After a year of working as UX Lead, I was promoted to a more senior UX position: UX Global Strategist. In this capacity, I oversaw the UX for merchandising projects on AA.com. The base of skills and experience that I accumulated from my earlier years in web design were tremendously helpful, and were the main reason for my rapid promotion. These skills and experiences included:

  • Experience with all kinds of scenarios on “big dog” websites
  • Seeing how important it is to be a steward of the brand
  • Developing an eye for detail
  • Creating countless flow diagrams and site maps
  • Creating hundreds of navigations
  • Maintaining UI consistency (for me, this was more instinct than theory)
  • Understanding business logic
  • Being able to participate in all kinds of technical conversations and contribute rapidly to technical solutions
  • A deep understanding of UX that came from years of working closely with customer support, understanding marketing, fixing bugs, and doing QA
  • Designing interfaces I just need to make them low fidelity

Of course, I still needed to learn usability testing, low-fidelity wireframing, and how to step back from hands-on design and coding. But without doubt, the skills I gained in the past had a very positive—and very direct—benefit on my transitioning to a UX architect.

After two years at AA, I began to feel my HTML/CSS chops were getting rusty and my design sense wasn’t staying up with fashion. To stay fresh, I began taking on freelance projects here and there, but even then I felt I was falling behind. This didn’t have a direct impact on my job performance—I was in UX now—but still, it bothered me.

Picking Up Code and Design Again

Fast forward to 2014. It had been three since I’d done much coding or visual design. That’s when I began consulting work as a UX architect. I found being a jack of all trades can be quite beneficial in the world of consulting. With consulting, it’s beneficial to optimize the (project billing) utilization of each consultant. One way to do this is to broaden your skills. Every consultant faces time on the “bench” (the time you are not billable towards a client). What I found is that consulting is very helpful to generalists like me because I only need to wear one hat a time.

After rolling off a heavy-hitting year-long UX project at the end of my first year, I was asked if I wanted to help code an employee portal. I took the project and was pleased that I got caught up with many of the changes that transpired in the FED arena—responsive design techniques, SASS/Less technologies, using vector, etc. I then had the opportunity to take on a visual design project. After that, I did another UX project.

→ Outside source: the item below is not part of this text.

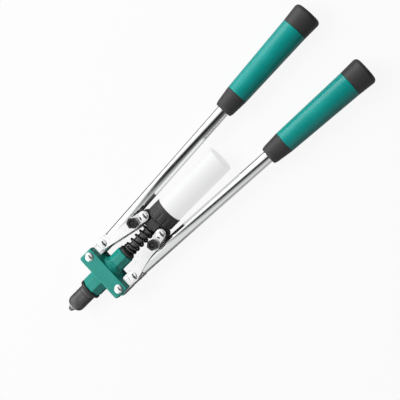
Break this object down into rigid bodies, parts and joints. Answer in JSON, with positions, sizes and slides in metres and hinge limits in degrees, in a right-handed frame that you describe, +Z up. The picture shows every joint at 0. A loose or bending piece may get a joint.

Today, by working in dedicated streams for definite periods of time, I stay focused and advance my learning in each discipline without being a “Johnny on the spot”—someone doing everything all the time. As a UX architect, I get to dive deep into the solution, conduct persona workshops, interview users, and conduct usability tests. As a FED, I’ve recently had the opportunity to work on immersive parallax, responsive websites with extensive SVG animated integration points. As a designer, I not long ago had a chance to create a style guide for Neiman Marcus. I don’t feel these are watered down experiences. This way of distinctly “switching hats” gives me the chance to keep going deep and to learn continually.

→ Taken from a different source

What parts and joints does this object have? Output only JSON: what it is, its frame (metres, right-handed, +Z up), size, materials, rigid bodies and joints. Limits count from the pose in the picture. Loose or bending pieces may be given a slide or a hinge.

At this point, I still spend more than 70% of my time on UX projects. But I get to work as a FED and designer often enough so that I feel I could go out and get a job in each of these areas.

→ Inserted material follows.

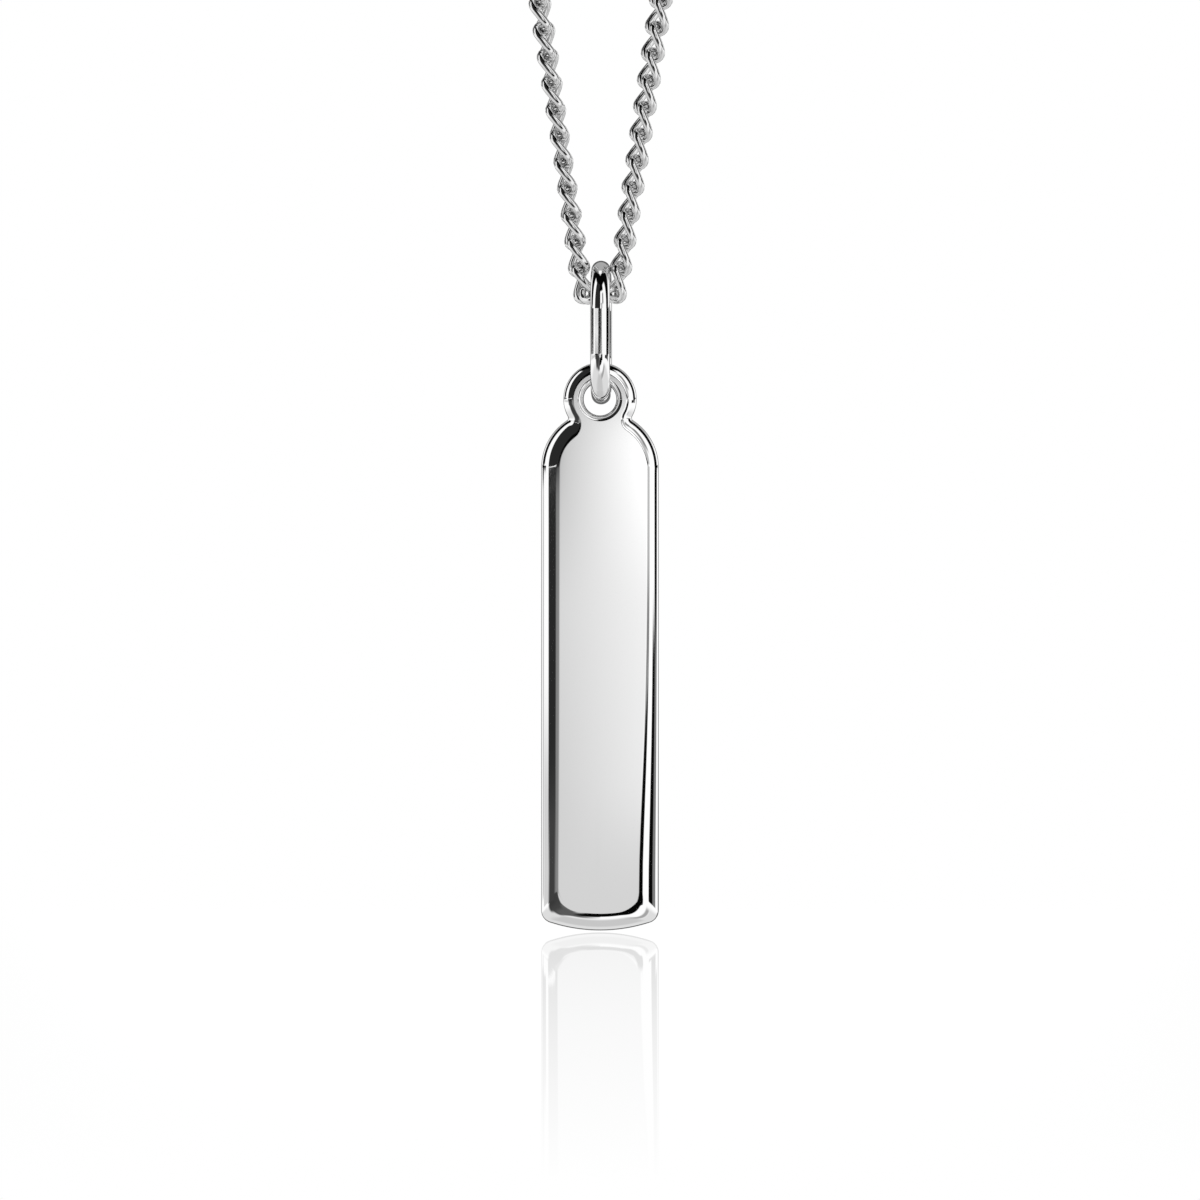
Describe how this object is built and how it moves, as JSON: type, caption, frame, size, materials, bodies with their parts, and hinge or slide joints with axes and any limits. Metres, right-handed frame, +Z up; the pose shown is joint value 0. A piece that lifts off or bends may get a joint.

My Takeaways about Being a UX Unicorn

  1. Always have one discipline that you feel you are really good at. It doesn’t have to be the skill you are best at—just one you enjoy and feel you have a future in. Tell your manager that you want a given skill to be your focus but that you still want to work on other projects from time to time.
  2. Switching hats is rewarding. It’s rewarding to be a well-rounded person and it helps prevent burn out.
  3. Don’t be “Johnny on the spot.” Try to focus on one thing at a time, as much as possible. My years as a web designer and then my years as a consultant have been like different seasons with different and changing focuses. Try to avoid working on blue-sky, art-of-the-possible ideas while trying to squash bugs. Otherwise you won’t do either well.
  4. Don’t be pressured to be—or ashamed of being—a unicorn. We will always see job postings that make us go “You GOT to be kidding me.” Interestingly, the job postings with too many skills tend to be lower paying. Some people are born to be more specialized. Others of us are born to be more general. Just be who you are.
  5. Appreciate specialists and generalists. I’m so glad I have a family doctor for most of my needs, but I’m also really glad he sends me to a specialist when I need one. Bigger companies tend to need more specialists, but usually need generalists as well. Smaller companies tend to have a hard time keeping specialists fully utilized.
  6. Stay in your lane if you pick up another hat. For example, if you take up a design role for a project, respect the UX lead as the UX lead. Don’t change his or her interactions because you feel you know better. If you are the UX Lead don’t tell the FED how to do his or her job. If you aren’t responsible for a role, don’t be insistent on how the person who is should do their job—even if you feel they are junior to you. Of course, anyone on a project team should feel free to collaborate about anything, but there should always be an underlying respect for the role your teammate was given for a project.
  7. Remember: practical hands-on disciplines complement your UX abilities. Here are a few skills that get developed from visual design and/or coding, which every UXer can benefit from:
    • Having a nose for what is in style
    • Being keen on what is on-brand
    • Being attentive to typography and readability
    • Possessing an understanding of how UI interactions really work
    • Understanding what maintainable code is
    • Having a working knowledge of accessibility standards
    • Developing a sense of proper margin and font size for all screen sizes
    • Understanding vector graphics for wireframing
    • Understanding Responsive web design tactics
    • Developing an accurate sense of screen real estate
    • Remember the Renaissance Era. Ignore the people who say “You can’t do that.” There’s always a need for both specialists and generalists. Don’t be afraid to be the latter. There are tremendous benefits to having expertise in a wide variety of subject areas. Just ask Leonardo da Vinci.